- Born: Maharaj Kumar Priyobrata Singh 17 February 1911 Sana Konung, Imphal
- Died: 29 October 2005 (aged 94) Kombirei, Palace Compound, Imphal
- Parent(s): Churachand Maharaj Rani Chingakham Ningol Shyamasakhi
- Family: (male siblings) Maharaja Bodh Chandra (1908-55) M.K. Ghanendrajit (1922-2008) M.K. Lokendra (Born 1915) M.K. Joy (1921-73) M.K. Tokendra Bir Singh (Born 1932)

= Priyobrata Singh =

Maharaj Kumar Priyobrata Singh was a member of the royal family and a political official in the princely state of Manipur, under British Raj and later, the Indian Union. He served as Chief Minister of the princely state in independent India from 15 August 1947 to 15 October 1949.

== Early life ==
Priyobrata Singh was the second son of Maharaja Churachand Singh born to Rani Shyamasakhi on 17 February 1911. He was educated at the Rajkumar College, Raipur in present-day Chhattisgarh. He continued his studies at the Ewing Christian College, Allahabad (now called Prayagraj) and graduated with a B.A. degree from the Allahabad University in 1934.

== Career ==
Priyobrata Singh was appointed a member of Manipur State Durbar in 1936 and given the portfolio of Education, Police and P.W.D. He also supervised Manipur State Arts and Crafts.

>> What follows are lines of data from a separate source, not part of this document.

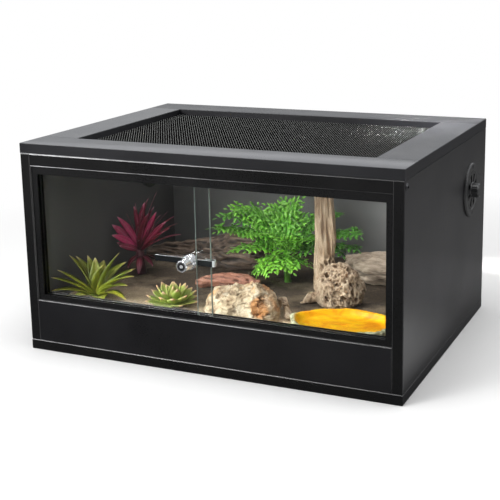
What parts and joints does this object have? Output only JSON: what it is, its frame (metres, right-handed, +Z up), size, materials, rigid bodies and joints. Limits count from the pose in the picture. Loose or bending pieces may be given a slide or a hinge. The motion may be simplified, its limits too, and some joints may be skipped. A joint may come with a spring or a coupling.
{
  "type": "reptile terrarium",
  "caption": "Front-opening reptile terrarium: black laminated boards, mesh top, sliding glass doors with a ratchet lock, rotary side vents and a planted bed.",
  "frame": {"origin": "middle of the underside of the base panel", "axes": "+X right, +Y back, +Z up, doors face -Y"},
  "size_m": [0.63, 0.468, 0.325],
  "materials": {
    "board_black": "black satin melamine laminate",
    "rail_black": "black semi-gloss laminate",
    "plastic_black": "moulded black plastic, fine texture",
    "mesh_black": "black coated steel wire",
    "door_glass": "clear float glass with ground green edges",
    "lock_chrome": "polished chrome",
    "blade_steel": "dark polished steel",
    "fixing_steel": "zinc plated",
    "fixing_black": "black oxide",
    "rubber_black": "matt",
    "beech": "raw beech",
    "sand": "fine tan sand",
    "dish_glaze": "amber glaze inside a pale stone rim",
    "rock": "pitted cream and ochre rock",
    "driftwood": "weathered driftwood",
    "grey_wood": "weathered grey log",
    "bark": "dark layered bark",
    "red_wood": "red-brown bark",
    "leaf_lime": "artificial leaf, yellow green",
    "leaf_wine": "artificial leaf, wine red",
    "leaf_sage": "artificial leaf, pale green with red tips",
    "leaf_fern": "artificial leaf, bright green"
  },
  "bodies": {
    "cabinet": {"base_panel": "board_black", "left_side_panel": "board_black", "right_side_panel": "board_black", "back_panel": "board_black", "front_fascia": "board_black", "upper_rail": "rail_black", "top_front_rail": "board_black", "top_rear_rail": "board_black", "top_left_rail": "board_black", "top_right_rail": "board_black", "mesh_frame": "plastic_black", "mesh_screen": "mesh_black", "lower_track": "plastic_black", "upper_track": "plastic_black", "left_jamb_trim": "plastic_black", "right_jamb_trim": "plastic_black", "base_screws": "fixing_steel", "rail_screws": "fixing_black", "frame_dowels": "beech", "fascia_dowels": "beech", "cam_bolts": "fixing_steel", "cam_discs": "fixing_steel", "left_vent_flange": "plastic_black", "right_vent_flange": "plastic_black", "left_vent_ring": "plastic_black", "right_vent_ring": "plastic_black", "vent_pins": "plastic_black", "vent_screws": "fixing_black", "sand_bed": "sand", "food_dish": "dish_glaze", "pitted_rock": "rock", "driftwood_trunk": "driftwood", "rear_log": "grey_wood", "bark_log": "bark", "red_branch": "red_wood", "arched_stick": "driftwood", "spiky_plant": "leaf_lime", "bromeliad": "leaf_wine", "succulent": "leaf_sage", "fern": "leaf_fern"},
    "left_door": {"left_glass_door": "door_glass", "lock_blade": "blade_steel", "hook_liner": "rubber_black"},
    "right_door": {"right_glass_door": "door_glass"},
    "lock": {"lock_barrel": "lock_chrome", "lock_bezel": "plastic_black"},
    "lock_core": {"lock_plug": "lock_chrome"},
    "pawl": {"lock_pawl": "fixing_steel"},
    "left_vent": {"left_vent_shutter": "plastic_black"},
    "right_vent": {"right_vent_shutter": "plastic_black"}
  },
  "joints": [
    {"name": "left_door_slide", "type": "slide", "parent": "cabinet", "child": "left_door", "axis": [1, 0, 0], "range_m": [0, 0.256]},
    {"name": "right_door_slide", "type": "slide", "parent": "cabinet", "child": "right_door", "axis": [1, 0, 0], "range_m": [-0.24, 0]},
    {"name": "lock_slide", "type": "slide", "parent": "right_door", "child": "lock", "axis": [-1, 0, 0], "range_m": [0, 0.072]},
    {"name": "key_turn", "type": "hinge", "parent": "lock", "child": "lock_core", "pos_m": [-0.0213, -0.2153, 0.166], "axis": [0, -1, 0], "range_deg": [0, 90]},
    {"name": "pawl_drop", "type": "slide", "parent": "lock", "child": "pawl", "axis": [0, 0, -1], "range_m": [0, 0.0013]},
    {"name": "left_vent_turn", "type": "hinge", "parent": "cabinet", "child": "left_vent", "pos_m": [-0.3, 0.127, 0.225], "axis": [-1, 0, 0], "range_deg": [0, 22.5]},
    {"name": "right_vent_turn", "type": "hinge", "parent": "cabinet", "child": "right_vent", "pos_m": [0.3, 0.127, 0.225], "axis": [1, 0, 0], "range_deg": [0, 22.5]}
  ],
  "couplings": [
    {"joint": "pawl_drop", "follows": "key_turn", "m_per_rad": 0.00082761}
  ]
}
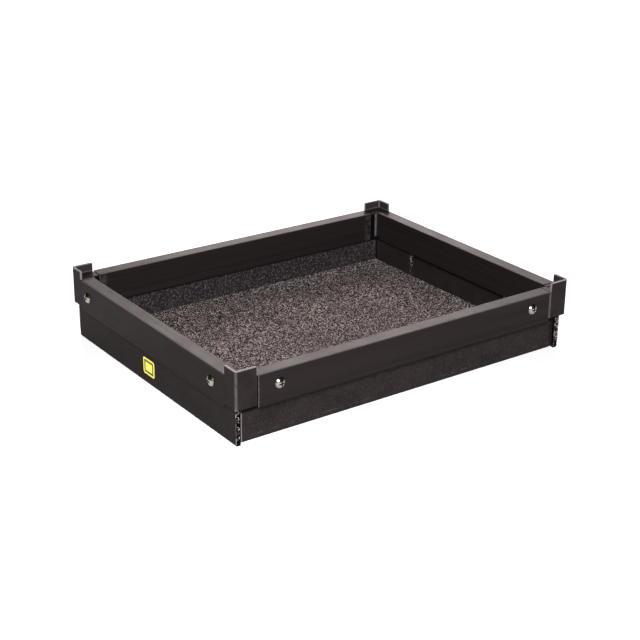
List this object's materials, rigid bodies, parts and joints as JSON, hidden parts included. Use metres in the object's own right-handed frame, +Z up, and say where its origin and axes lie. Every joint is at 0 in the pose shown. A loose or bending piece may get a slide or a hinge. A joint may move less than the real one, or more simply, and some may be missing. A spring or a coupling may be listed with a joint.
{
  "type": "component storage tray",
  "caption": "Shallow open tray folded from fluted plastic board, with U-section edge rails, four stacking corner posts, screws and a foam floor lining.",
  "frame": {"origin": "middle of the tray's underside, level with the surface that it stands on", "axes": "+X along the long walls towards the right, +Y from the front towards the back, +Z up"},
  "size_m": [0.4058, 0.3178, 0.076],
  "materials": {
    "board": "black carbon-filled fluted board, satin with a fine grain",
    "rail": "extruded black plastic, satin",
    "corner": "moulded black plastic, satin",
    "foam": "coarse open-cell foam, dark grey-brown",
    "screw": "nickel plated"
  },
  "bodies": {
    "root": {"tray_body": "board", "foam_pad": "foam", "front_rail": "rail", "back_rail": "rail", "left_rail": "rail", "right_rail": "rail", "corner_front_left": "corner", "corner_front_right": "corner", "corner_back_left": "corner", "corner_back_right": "corner", "screw_front_left": "screw", "screw_front_right": "screw", "screw_back_left": "screw", "screw_back_right": "screw", "screw_left_front": "screw", "screw_left_back": "screw", "screw_right_front": "screw", "screw_right_back": "screw"}
  },
  "joints": []
}
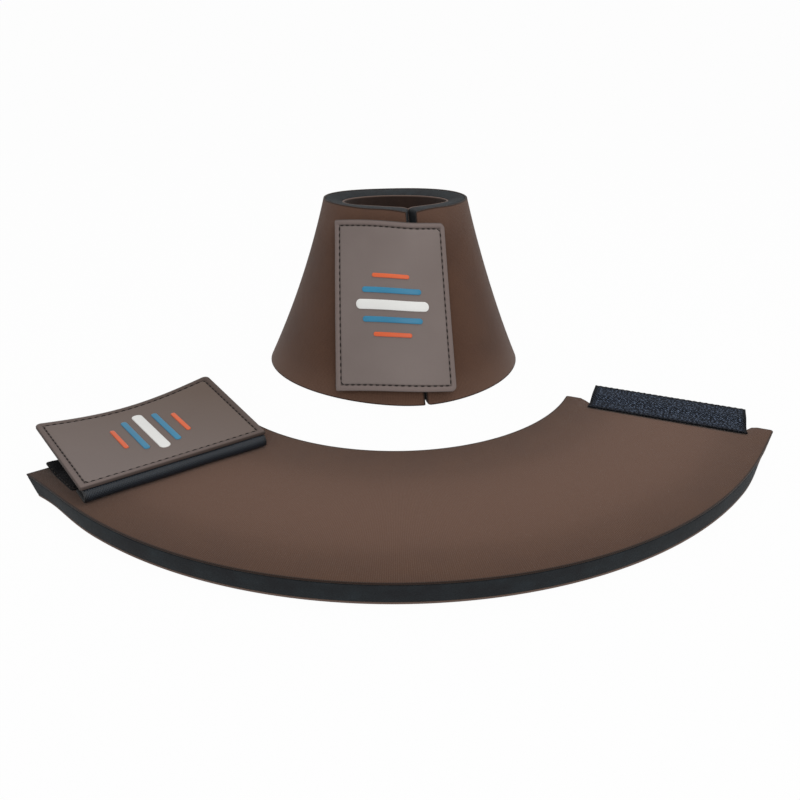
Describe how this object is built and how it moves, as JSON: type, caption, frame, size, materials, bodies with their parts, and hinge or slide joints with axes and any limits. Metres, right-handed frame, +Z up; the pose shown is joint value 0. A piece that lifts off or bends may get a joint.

He was commissioned as an Emergency Commissioned Officer in August, 1942 and served with the 2nd Assam Regiment. Relieved in early 1947, he rejoined the State Durbar and was in charge of police.

He was involved in the Bharat Sevak. He became a member and President of the Manipur Cultural Conference, a socio-cultural organisation, which attempted to increase understanding between the state's various ethnic groups. He visited all the villages in the hill areas of Manipur.

He was involved with the Manipur Spinning Mills Corporation at its initial stage. He introduced exotic plants into the state, including sandalwood, Araucaria, pinus longifolia, kendu, yew, Spathodea, Eucalyptus, and Sal Deodarun. He worked to establish Dhanamanjuri College and Shyamasakhi Girls High School.

After the introduction of the Manipur State Constitution Act 1947 he became a minister in the Interim Council. On 14 August 1947, he was appointed as the Chief Minister, taking over the post from the British political officer F.F. Pearson. He headed the Interim Council from 14 August 1947 to 7 October 1948. After the election to the Manipur State Assembly, he was reappointed as Chief Minister with the concurrence of the ruling party, the Praja Shanti. He also held the post of Dewan, reporting to the Government of India, until 18 April 1949.

== Later life ==
After politics, he devoted his life to social activities and painting. He was a pioneer in contemporary painting in Manipur. His contribution to the Imphal Arts College was notable.

== Recognition ==

- Manipur University honoured him with D.Litt. (Honours Causa).
- The Cultural Forum awarded him the Thoibi award in 1991
- Manipuri Sahitya Parishad gave him the Srimad Paramhans Swami Yogendra Giri Memorial in 2000.